CAR "TOUT EST DANS LES MOTS" chez Marina Tsvetaeva, comme le rappelle Céline Pitault lorsqu’elle s’exclame : "Le mot est tout". L’œuvre de la poétesse comme Celle qui revient là se trouvent condensés dans cette phrase. Le mot est tout, dans un souffle que les brusques accélérations et décélérations de la comédienne rendent avec brio. Il est tout aussi par la transe avec laquelle les vers sont parfois récités. Inclinaison des éclairages, changement de posture, mains dans les cheveux, tête renversée en arrière — on se souvient de la posture de nombre des héroïnes de la prose des années 1920, sacrifiées par le régime, à commencer par I-330 dans le célèbre Nous d’Evgueni Zamiatine (1924). S’entend alors la "démesure" de la poétesse.

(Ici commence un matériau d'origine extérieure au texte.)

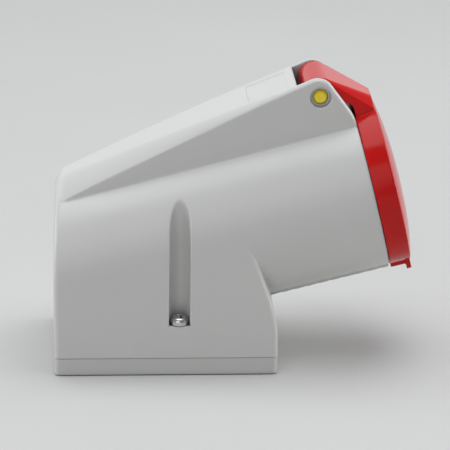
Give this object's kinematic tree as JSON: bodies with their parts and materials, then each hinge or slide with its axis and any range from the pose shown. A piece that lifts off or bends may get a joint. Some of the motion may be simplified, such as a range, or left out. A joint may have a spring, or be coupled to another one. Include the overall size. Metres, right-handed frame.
{
  "type": "industrial wall socket outlet",
  "caption": "Surface-mounted industrial power socket with an angled barrel, pin-and-sleeve contacts and a spring-shut hinged red lid.",
  "frame": {"origin": "centre of the base plate's wall face", "axes": "+Z away from the wall, +X towards the outlet mouth, symmetric about Y = 0"},
  "size_m": [0.1373, 0.0644, 0.1117],
  "materials": {
    "housing_grey": "fine satin moulded polyamide, light grey",
    "base_grey": "fine satin moulded polyamide, light grey",
    "lid_red": "smooth semi-gloss signal red",
    "pin_yellow": "smooth yellow",
    "seal_rubber": "matt black elastomer",
    "insert_black": "matt black",
    "block_grey": "matt mid grey",
    "contact_brass": "turned, bright",
    "screw_steel": "zinc plated"
  },
  "bodies": {
    "outlet": {"housing": "housing_grey", "base_plate": "base_grey", "base_gasket": "seal_rubber", "housing_screw_near": "screw_steel", "housing_screw_far": "screw_steel", "cable_grommet": "seal_rubber", "contact_carrier": "insert_black", "terminal_block": "block_grey", "carrier_screw_near": "screw_steel", "carrier_screw_far": "screw_steel", "hinge_pin": "pin_yellow", "lid_spring": "screw_steel", "contact_earth": "contact_brass", "terminal_screw_earth": "screw_steel", "contact_neutral": "contact_brass", "terminal_screw_neutral": "screw_steel", "contact_line_1": "contact_brass", "terminal_screw_line_1": "screw_steel", "contact_line_2": "contact_brass", "terminal_screw_line_2": "screw_steel", "contact_line_3": "contact_brass", "terminal_screw_line_3": "screw_steel"},
    "lid": {"lid": "lid_red", "lid_gasket": "seal_rubber"}
  },
  "joints": [
    {"name": "lid_hinge", "type": "hinge", "parent": "outlet", "child": "lid", "pos_m": [0.05775, 0, 0.10442], "axis": [0, -1, 0], "range_deg": [0, 120], "stiffness_Nm_per_rad": 0.02, "springref_deg": -57.3, "deforming": ["lid_spring"]}
  ]
}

Si celle-ci résiste, c’est face à la déshumanisation du nouvel homme soviétique, dit-elle, affirmant une vitalité que seule une lecture attentive, de la part de la comédienne, pouvait déceler derrière le désespoir. Chez Marina Tsvetaeva, comme ici au théâtre du Gymnase, la poésie est indissociable de la vitalité, mais aussi de la féminité. Le choix des costumes, dans ces moments de transe poétique, n’en est que meilleure exploration.
–
Entendre Marina Tsvetaeva aujourd'hui
CELINE PITAULT PARVIENT A RENDRE A MERVEILLE l’« éternelle vaillance » de la poétesse (selon les mots que celle-ci emploie à propos de Boris Pasternak, dans son article "Averse de lumière" en 1922). Par des jeux de voix et de rythmes, par la scansion du texte au gré des accessoires, tout concentre une certaine fusion entre le dénuement et la fluidité. La Mer de Charles Trenet revient, inlassable, couvrir les récits les plus dramatiques, comme l’appel à son mari emprisonné. La mise en scène propose un accord judicieux entre les mots et les gestes. Avec élégance, la comédienne enlève et remet son manteau, se mettant véritablement "à nu" avec beaucoup de grâce. "Seule contre tous", Céline Pitault l’est du vendredi au dimanche au Studio Marie Bell, contre le passé qui hante les pages de la poétesse russe, contre un présent parfois déshumanisé. Parce que oui, en effet, comme le rappelle la comédienne au sortir de la salle, "La parole de Marina Tsvetaeva est encore essentielle à entendre aujourd’hui".